Exercise description —
Find every line with the word "rigid" and give their count, nothing else.

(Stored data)
******

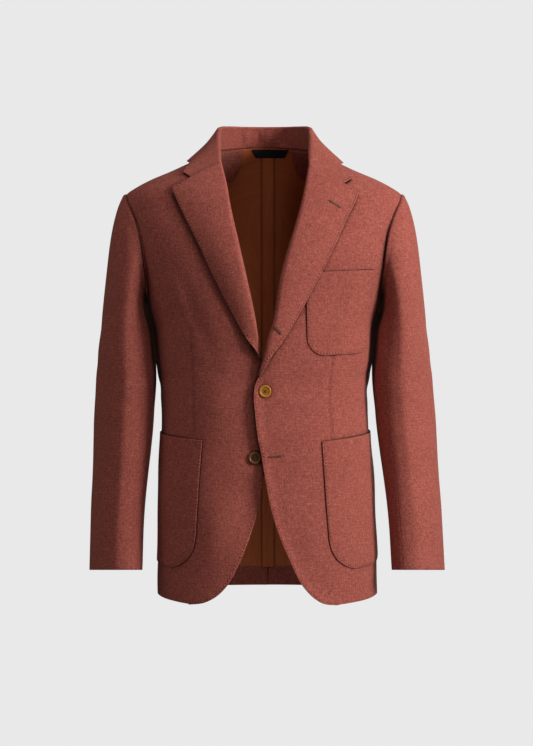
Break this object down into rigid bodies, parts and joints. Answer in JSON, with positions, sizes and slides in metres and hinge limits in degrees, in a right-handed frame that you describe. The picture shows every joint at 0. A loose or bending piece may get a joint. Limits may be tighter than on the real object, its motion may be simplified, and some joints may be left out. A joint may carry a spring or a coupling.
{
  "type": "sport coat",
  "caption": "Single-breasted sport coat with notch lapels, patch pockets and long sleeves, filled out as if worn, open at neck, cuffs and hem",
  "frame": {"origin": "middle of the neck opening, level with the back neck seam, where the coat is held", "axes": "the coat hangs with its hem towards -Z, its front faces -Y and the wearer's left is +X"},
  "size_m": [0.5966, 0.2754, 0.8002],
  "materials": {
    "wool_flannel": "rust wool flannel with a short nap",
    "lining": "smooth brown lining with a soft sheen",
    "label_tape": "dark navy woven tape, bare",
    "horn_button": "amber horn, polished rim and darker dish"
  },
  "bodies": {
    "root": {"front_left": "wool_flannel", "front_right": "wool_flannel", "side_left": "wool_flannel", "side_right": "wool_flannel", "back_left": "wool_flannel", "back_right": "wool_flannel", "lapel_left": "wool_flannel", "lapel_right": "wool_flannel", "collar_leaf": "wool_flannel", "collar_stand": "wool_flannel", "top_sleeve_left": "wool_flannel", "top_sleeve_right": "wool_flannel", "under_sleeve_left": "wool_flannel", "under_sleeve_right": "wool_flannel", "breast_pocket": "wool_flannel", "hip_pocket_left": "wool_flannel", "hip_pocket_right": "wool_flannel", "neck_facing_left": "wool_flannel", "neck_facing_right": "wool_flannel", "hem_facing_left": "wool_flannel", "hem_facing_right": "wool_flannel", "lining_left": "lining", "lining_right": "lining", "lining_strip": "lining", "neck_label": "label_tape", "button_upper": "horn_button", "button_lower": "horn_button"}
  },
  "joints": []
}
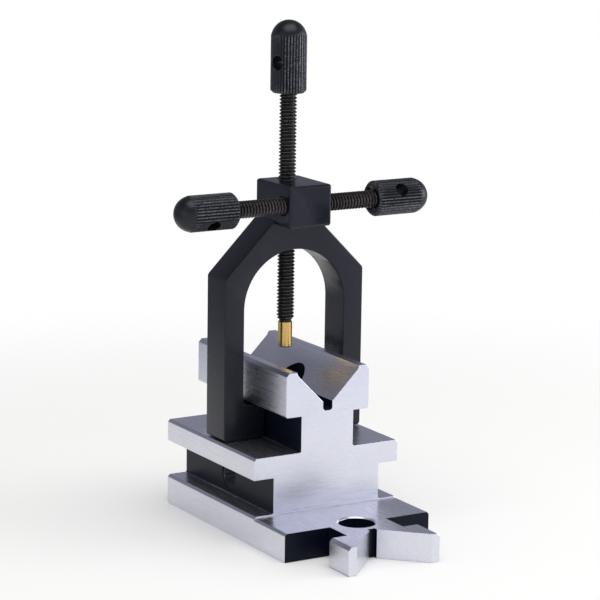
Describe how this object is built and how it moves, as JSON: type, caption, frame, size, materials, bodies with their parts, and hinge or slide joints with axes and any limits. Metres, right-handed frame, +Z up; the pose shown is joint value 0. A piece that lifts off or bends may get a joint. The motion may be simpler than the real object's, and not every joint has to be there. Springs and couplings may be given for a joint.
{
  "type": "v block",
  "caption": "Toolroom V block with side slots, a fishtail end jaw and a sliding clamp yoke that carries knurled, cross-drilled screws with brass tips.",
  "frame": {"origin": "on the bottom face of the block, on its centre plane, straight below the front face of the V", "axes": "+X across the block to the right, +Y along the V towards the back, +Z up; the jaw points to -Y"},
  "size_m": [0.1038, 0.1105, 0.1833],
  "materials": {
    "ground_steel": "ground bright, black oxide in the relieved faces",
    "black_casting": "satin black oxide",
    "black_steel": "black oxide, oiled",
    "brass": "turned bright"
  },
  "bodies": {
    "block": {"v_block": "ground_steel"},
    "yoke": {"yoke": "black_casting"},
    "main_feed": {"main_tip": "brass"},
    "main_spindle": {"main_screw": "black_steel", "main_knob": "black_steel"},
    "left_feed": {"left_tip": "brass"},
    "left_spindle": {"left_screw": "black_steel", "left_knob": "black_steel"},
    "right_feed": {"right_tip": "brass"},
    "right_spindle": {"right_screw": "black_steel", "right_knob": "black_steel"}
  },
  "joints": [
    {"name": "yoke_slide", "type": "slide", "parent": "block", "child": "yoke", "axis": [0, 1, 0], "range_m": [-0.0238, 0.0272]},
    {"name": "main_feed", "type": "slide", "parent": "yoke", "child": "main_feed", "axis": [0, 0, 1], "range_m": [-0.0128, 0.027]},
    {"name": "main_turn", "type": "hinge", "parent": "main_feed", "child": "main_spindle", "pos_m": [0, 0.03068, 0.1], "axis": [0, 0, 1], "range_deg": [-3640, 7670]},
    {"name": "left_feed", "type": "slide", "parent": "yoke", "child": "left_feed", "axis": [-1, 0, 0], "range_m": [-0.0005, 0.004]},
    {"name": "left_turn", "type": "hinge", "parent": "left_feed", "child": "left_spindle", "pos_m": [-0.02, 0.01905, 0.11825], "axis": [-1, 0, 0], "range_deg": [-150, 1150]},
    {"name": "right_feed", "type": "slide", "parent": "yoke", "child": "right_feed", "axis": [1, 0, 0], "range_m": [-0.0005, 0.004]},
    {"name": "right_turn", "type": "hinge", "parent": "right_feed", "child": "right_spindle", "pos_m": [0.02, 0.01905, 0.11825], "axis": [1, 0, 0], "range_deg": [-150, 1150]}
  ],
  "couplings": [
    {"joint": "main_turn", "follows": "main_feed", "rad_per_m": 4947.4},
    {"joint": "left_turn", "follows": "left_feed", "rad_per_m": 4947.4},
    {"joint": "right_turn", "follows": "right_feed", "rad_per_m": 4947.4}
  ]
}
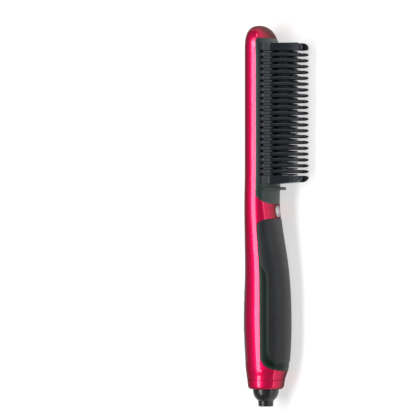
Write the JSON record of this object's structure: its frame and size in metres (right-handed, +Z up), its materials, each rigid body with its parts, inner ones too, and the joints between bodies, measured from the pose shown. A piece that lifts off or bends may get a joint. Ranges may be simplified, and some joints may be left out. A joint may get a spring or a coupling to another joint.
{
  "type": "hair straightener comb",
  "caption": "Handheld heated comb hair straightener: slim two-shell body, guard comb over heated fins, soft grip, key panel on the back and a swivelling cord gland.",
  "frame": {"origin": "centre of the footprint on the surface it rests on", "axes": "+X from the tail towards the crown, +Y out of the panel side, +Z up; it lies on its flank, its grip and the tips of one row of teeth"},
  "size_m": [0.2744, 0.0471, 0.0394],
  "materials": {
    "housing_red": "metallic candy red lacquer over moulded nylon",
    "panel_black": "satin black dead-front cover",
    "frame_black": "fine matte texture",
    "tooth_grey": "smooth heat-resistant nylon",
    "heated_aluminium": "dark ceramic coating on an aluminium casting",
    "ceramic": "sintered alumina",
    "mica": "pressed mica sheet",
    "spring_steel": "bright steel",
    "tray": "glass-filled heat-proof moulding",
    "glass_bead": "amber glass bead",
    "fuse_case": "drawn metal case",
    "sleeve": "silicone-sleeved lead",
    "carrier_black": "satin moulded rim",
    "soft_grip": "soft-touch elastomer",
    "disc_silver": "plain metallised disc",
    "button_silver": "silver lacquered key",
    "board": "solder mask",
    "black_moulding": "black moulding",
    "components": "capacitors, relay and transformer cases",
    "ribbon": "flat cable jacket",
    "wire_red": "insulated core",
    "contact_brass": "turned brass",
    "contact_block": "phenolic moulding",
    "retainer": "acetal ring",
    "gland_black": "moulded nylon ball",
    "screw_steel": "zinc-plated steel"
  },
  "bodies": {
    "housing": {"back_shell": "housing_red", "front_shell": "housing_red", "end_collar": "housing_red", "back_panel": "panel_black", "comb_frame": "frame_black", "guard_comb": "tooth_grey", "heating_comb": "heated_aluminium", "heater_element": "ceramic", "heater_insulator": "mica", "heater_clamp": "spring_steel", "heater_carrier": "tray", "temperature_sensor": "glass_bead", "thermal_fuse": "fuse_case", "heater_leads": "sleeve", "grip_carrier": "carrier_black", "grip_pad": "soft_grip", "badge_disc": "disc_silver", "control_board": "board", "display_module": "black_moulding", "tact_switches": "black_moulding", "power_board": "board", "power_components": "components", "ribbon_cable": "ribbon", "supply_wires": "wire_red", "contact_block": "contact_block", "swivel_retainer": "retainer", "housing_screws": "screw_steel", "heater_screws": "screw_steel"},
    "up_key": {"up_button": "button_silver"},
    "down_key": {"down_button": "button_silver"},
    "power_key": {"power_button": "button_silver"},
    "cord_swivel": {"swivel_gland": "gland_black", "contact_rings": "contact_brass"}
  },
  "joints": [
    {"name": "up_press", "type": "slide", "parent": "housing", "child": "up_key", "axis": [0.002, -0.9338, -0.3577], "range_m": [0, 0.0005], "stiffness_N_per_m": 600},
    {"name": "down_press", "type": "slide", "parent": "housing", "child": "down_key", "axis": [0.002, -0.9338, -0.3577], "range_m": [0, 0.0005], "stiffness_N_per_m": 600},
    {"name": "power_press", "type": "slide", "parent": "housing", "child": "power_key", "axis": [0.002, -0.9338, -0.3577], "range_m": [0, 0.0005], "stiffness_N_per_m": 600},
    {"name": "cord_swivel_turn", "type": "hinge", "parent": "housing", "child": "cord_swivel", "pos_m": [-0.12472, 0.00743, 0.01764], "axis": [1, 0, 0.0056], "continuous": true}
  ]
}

******

The reply —
2